Information provided:
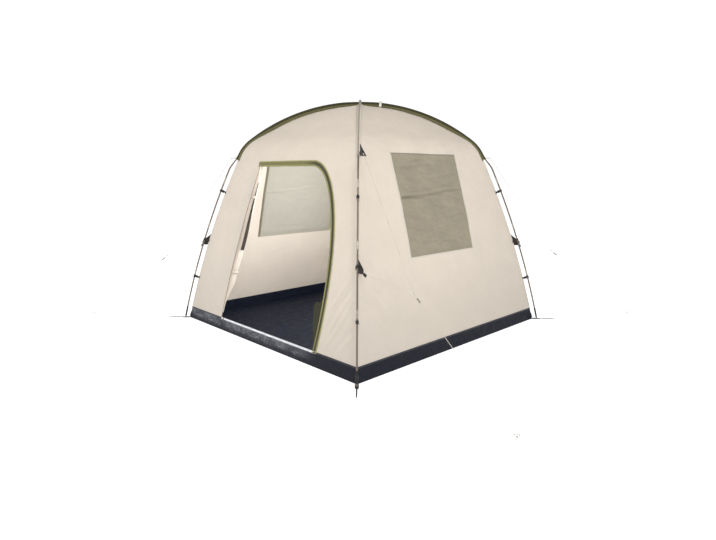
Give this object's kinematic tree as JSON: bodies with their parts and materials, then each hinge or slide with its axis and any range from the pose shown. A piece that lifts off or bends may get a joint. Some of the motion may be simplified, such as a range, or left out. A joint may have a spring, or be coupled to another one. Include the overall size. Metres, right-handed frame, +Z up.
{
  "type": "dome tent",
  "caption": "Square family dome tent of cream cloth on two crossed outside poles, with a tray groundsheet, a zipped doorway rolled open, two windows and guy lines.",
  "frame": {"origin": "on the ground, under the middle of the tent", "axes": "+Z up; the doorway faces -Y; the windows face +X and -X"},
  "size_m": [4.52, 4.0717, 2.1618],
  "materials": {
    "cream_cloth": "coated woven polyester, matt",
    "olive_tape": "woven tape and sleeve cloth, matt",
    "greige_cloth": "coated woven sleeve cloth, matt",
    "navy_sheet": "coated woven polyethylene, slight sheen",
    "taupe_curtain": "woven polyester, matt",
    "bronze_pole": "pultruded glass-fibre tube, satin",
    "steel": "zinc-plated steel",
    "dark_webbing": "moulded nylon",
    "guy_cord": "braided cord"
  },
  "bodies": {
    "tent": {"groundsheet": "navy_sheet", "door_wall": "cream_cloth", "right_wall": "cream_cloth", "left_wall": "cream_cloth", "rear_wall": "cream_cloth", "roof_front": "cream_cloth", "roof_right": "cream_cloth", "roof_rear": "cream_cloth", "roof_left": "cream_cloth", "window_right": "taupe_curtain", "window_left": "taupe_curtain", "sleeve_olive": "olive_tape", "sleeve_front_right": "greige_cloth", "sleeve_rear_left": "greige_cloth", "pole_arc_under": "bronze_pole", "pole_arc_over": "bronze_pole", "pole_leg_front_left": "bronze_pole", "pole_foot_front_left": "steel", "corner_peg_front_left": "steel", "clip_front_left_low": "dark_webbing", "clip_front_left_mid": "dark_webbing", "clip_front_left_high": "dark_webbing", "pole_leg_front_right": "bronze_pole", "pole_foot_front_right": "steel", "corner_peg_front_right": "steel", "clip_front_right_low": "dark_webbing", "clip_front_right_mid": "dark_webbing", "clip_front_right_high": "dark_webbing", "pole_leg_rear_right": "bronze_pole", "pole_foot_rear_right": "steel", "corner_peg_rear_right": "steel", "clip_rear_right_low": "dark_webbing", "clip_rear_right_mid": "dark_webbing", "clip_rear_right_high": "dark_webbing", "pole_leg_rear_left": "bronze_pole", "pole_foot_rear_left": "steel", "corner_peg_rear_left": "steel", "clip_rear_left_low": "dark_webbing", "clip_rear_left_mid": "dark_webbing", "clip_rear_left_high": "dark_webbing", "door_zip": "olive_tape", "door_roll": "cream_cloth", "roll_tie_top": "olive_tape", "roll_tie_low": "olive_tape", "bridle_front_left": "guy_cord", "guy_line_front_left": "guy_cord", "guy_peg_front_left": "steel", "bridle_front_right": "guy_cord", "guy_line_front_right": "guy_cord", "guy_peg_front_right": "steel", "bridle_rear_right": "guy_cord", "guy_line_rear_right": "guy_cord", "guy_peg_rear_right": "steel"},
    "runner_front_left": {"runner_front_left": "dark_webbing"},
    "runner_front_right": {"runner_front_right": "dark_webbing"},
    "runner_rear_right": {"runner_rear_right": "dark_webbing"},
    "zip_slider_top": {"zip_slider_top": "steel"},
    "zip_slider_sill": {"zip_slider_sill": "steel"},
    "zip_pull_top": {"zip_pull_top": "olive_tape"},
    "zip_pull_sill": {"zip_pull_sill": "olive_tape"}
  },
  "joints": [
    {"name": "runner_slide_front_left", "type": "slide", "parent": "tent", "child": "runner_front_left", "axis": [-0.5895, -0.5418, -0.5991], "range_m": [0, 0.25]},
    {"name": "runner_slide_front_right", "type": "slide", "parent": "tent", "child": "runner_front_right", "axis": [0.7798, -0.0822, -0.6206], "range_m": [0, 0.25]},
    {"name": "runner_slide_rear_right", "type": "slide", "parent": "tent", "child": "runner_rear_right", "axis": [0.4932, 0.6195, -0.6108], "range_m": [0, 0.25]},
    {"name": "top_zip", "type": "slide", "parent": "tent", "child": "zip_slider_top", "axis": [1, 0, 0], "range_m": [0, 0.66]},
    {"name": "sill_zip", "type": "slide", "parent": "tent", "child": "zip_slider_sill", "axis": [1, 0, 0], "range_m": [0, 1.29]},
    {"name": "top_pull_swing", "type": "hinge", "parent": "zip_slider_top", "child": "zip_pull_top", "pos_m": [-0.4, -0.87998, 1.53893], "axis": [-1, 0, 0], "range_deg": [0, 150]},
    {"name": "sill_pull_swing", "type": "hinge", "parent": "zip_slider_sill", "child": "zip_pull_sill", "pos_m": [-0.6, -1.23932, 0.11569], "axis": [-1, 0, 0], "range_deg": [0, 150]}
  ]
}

Work instructions: Copy each line from the data above that includes "bodies".

Answer:
Give this object's kinematic tree as JSON: bodies with their parts and materials, then each hinge or slide with its axis and any range from the pose shown. A piece that lifts off or bends may get a joint. Some of the motion may be simplified, such as a range, or left out. A joint may have a spring, or be coupled to another one. Include the overall size. Metres, right-handed frame, +Z up.
  "bodies": {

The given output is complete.